For the listing that follows, give again exactly the lines from the one with "Vector(map(max, high, point))" to the one with "obj.data.transform(world)", including both.

"""

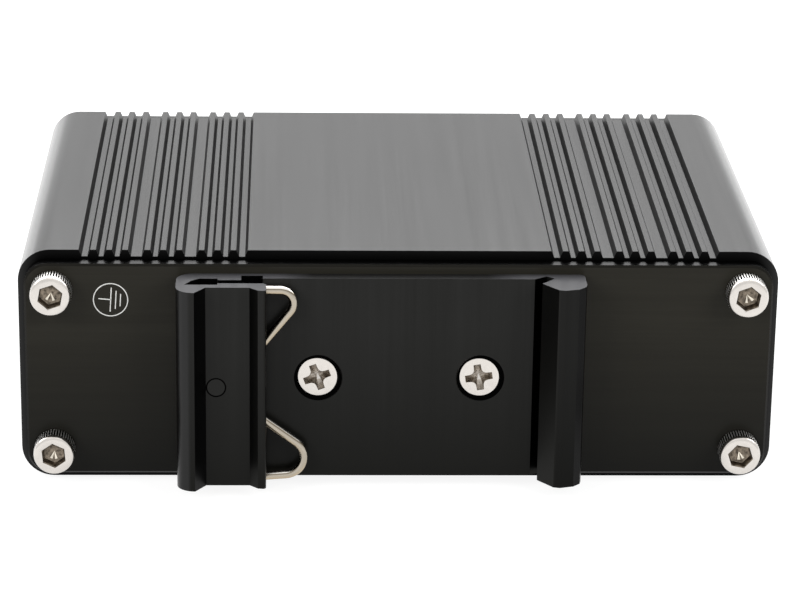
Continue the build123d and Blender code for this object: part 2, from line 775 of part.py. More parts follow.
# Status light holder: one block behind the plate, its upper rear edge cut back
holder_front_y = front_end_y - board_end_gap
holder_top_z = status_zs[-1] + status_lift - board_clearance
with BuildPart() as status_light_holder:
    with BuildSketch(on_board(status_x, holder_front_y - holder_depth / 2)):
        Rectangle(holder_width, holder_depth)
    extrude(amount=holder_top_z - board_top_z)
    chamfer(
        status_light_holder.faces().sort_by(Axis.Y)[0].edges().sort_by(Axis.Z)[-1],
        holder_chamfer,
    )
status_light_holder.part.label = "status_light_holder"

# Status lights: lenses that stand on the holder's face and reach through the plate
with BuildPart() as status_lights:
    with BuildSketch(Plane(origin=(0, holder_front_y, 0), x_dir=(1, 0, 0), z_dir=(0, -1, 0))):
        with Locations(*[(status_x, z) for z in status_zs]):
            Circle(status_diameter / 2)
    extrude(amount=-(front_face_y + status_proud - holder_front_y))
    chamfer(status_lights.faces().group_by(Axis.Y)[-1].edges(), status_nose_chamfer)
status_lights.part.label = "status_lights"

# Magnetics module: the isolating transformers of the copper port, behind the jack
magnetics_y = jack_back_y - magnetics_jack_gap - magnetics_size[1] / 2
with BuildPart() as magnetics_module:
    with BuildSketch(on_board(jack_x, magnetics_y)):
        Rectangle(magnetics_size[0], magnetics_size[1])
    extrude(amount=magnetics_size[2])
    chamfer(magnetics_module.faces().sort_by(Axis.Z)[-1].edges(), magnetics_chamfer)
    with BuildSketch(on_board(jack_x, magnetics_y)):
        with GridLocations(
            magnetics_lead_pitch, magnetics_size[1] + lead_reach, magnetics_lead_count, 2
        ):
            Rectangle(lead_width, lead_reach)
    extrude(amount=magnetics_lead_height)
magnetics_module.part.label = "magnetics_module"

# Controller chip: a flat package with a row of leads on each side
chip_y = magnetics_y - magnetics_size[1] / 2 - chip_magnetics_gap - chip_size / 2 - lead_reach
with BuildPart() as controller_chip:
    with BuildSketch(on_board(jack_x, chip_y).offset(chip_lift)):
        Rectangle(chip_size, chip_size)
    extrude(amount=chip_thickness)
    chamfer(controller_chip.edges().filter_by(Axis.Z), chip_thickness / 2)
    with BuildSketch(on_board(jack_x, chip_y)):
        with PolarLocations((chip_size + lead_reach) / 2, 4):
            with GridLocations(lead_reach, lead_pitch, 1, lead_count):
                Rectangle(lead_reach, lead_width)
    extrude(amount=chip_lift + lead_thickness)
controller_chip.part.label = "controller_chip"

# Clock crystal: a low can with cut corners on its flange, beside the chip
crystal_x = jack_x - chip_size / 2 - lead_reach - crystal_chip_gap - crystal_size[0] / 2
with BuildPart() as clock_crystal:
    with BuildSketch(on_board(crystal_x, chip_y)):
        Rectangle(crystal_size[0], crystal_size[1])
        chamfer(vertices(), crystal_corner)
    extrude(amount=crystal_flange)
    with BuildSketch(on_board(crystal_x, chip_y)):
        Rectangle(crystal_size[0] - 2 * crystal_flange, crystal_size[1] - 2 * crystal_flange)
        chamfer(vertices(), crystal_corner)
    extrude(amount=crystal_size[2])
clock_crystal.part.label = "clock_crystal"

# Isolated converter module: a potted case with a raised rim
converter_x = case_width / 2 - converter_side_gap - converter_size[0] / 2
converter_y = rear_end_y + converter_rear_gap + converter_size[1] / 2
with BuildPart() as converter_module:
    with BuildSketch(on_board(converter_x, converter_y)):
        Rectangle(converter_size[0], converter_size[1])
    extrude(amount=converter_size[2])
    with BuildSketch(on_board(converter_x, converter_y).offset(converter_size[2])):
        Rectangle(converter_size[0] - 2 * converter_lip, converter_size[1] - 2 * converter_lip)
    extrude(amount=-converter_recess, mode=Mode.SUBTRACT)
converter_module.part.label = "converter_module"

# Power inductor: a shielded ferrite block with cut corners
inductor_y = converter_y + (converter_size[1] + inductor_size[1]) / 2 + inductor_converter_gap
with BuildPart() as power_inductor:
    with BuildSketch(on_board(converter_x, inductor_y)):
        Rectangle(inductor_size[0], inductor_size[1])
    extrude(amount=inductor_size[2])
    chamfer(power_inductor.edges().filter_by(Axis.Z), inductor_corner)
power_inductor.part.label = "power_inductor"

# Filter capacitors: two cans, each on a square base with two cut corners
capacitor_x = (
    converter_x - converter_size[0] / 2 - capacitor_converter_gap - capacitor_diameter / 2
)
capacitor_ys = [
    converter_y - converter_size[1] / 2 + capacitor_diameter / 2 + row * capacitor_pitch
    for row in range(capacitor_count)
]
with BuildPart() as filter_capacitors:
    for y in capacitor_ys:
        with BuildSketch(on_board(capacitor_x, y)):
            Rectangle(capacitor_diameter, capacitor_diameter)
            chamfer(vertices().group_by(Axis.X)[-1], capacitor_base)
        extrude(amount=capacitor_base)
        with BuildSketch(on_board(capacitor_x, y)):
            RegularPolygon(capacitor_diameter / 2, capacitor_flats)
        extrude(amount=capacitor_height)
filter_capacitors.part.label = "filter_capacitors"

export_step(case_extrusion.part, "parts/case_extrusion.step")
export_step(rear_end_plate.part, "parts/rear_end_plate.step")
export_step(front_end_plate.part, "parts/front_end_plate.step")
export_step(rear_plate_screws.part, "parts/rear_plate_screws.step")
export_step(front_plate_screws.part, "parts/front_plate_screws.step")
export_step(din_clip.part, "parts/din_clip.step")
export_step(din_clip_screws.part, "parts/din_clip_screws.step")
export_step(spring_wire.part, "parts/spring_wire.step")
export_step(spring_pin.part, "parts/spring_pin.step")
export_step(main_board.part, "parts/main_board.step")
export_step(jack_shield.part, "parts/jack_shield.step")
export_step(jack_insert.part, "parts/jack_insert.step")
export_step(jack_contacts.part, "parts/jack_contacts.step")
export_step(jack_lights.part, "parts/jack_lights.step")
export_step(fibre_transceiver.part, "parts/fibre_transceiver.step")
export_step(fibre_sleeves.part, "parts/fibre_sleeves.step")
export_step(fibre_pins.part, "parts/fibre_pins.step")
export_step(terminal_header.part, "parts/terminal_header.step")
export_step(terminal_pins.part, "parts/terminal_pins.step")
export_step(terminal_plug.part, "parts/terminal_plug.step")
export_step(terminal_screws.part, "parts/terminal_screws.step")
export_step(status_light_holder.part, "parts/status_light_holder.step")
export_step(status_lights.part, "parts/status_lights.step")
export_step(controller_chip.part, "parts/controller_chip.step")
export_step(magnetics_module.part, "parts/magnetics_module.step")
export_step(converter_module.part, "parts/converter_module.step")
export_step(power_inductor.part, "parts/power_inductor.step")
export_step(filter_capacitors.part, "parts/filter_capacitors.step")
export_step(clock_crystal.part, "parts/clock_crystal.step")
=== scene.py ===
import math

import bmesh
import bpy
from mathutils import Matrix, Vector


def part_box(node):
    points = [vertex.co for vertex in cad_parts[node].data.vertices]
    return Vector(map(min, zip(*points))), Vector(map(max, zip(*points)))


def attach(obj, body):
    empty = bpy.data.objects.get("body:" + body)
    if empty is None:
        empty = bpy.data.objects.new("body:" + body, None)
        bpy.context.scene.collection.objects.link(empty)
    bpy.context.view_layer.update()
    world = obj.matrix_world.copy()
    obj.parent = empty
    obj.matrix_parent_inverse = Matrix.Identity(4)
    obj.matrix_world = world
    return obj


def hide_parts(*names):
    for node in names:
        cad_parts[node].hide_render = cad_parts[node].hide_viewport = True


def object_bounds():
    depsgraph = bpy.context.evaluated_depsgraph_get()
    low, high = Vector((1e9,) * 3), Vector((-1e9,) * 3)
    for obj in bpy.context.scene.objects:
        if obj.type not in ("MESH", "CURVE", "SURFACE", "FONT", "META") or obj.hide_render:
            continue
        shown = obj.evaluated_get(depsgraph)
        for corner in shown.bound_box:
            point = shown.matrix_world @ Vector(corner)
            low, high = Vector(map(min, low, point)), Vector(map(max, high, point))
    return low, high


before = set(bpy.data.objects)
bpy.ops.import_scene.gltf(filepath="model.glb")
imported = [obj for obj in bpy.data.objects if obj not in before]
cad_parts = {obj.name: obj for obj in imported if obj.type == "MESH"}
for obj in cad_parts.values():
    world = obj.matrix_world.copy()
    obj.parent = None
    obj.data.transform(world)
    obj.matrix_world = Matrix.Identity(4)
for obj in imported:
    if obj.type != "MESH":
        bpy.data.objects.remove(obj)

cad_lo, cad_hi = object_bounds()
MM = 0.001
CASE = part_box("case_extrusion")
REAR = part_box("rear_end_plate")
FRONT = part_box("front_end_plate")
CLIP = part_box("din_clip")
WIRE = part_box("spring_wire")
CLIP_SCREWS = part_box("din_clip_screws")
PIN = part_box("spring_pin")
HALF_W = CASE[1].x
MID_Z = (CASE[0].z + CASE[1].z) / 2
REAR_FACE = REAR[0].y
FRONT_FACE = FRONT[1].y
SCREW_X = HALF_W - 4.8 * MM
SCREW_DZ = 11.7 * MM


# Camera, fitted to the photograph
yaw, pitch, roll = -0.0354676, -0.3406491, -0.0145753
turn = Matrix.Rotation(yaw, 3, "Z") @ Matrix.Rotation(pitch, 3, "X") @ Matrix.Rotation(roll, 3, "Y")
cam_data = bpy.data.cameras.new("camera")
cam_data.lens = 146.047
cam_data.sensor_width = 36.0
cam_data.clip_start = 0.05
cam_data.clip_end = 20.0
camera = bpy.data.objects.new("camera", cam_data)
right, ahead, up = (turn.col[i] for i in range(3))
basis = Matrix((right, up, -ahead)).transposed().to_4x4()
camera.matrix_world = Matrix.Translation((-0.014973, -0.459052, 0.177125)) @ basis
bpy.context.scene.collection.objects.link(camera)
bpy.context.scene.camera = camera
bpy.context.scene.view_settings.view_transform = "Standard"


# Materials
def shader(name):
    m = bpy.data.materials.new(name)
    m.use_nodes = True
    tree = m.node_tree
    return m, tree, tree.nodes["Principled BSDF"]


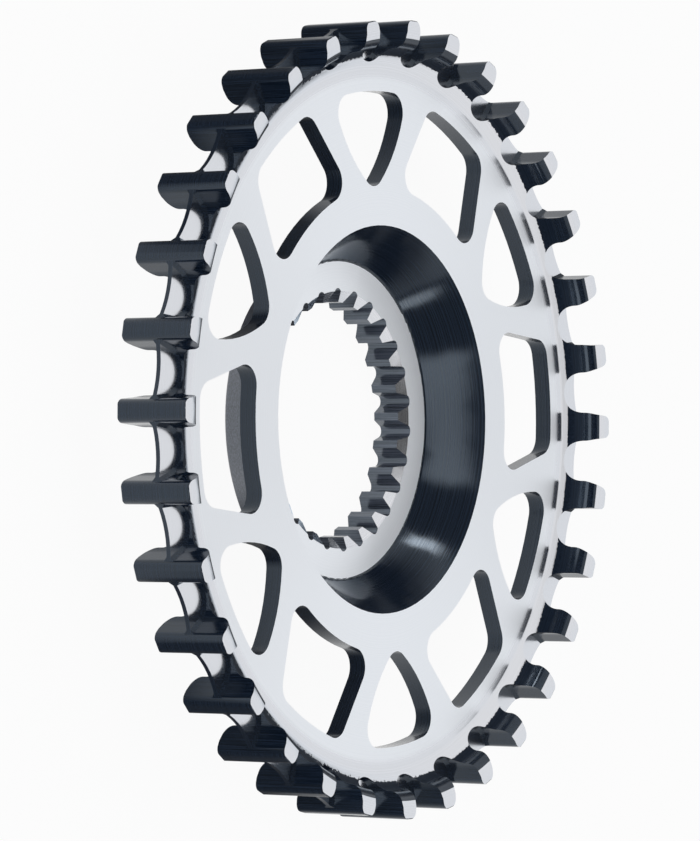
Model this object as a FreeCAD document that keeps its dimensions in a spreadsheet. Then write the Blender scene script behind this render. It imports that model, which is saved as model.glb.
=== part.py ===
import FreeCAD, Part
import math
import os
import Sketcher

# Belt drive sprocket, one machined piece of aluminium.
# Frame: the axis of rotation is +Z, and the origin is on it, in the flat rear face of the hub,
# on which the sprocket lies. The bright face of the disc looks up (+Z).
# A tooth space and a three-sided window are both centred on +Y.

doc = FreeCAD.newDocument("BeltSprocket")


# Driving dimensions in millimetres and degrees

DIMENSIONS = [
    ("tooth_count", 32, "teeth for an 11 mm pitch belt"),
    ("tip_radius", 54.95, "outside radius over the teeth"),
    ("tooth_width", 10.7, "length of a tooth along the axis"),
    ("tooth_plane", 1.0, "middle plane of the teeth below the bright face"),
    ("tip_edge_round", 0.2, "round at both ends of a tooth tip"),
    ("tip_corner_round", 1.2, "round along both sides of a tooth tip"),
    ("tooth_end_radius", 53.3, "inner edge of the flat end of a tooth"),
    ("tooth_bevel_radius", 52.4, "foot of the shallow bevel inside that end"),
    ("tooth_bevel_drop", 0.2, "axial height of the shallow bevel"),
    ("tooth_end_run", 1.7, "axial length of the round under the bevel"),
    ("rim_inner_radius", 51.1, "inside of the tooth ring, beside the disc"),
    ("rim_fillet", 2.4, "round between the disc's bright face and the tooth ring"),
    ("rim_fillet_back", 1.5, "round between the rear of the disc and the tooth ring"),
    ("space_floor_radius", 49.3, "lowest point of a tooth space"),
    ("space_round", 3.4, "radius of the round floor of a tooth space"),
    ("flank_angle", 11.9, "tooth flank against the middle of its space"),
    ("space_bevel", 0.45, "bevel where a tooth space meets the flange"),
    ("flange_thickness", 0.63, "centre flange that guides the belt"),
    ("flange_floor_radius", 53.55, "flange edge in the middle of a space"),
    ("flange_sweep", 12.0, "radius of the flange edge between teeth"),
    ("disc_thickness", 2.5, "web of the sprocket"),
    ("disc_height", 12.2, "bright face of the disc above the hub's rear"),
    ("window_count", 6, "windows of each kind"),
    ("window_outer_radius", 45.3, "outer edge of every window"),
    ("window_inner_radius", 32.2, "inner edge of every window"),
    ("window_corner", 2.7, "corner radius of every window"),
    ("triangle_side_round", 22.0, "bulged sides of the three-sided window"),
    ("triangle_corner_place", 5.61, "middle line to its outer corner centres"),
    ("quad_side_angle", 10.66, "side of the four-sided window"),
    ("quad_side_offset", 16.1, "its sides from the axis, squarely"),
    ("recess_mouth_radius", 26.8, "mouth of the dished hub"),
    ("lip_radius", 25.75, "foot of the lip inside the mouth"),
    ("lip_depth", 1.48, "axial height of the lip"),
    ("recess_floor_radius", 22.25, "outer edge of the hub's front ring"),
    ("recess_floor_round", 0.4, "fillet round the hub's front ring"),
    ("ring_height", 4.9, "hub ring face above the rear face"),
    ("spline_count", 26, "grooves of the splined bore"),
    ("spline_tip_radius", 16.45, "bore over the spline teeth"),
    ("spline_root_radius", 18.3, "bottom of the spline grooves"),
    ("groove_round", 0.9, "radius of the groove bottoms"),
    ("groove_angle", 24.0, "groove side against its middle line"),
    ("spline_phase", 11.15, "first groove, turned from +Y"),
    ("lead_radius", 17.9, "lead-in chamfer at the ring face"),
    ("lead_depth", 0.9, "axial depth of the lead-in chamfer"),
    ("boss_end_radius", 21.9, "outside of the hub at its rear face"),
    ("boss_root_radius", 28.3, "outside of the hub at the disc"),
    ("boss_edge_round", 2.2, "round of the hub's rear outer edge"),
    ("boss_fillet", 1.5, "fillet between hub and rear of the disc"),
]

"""

[Expected output]
            low, high = Vector(map(min, low, point)), Vector(map(max, high, point))
    return low, high


before = set(bpy.data.objects)
bpy.ops.import_scene.gltf(filepath="model.glb")
imported = [obj for obj in bpy.data.objects if obj not in before]
cad_parts = {obj.name: obj for obj in imported if obj.type == "MESH"}
for obj in cad_parts.values():
    world = obj.matrix_world.copy()
    obj.parent = None
    obj.data.transform(world)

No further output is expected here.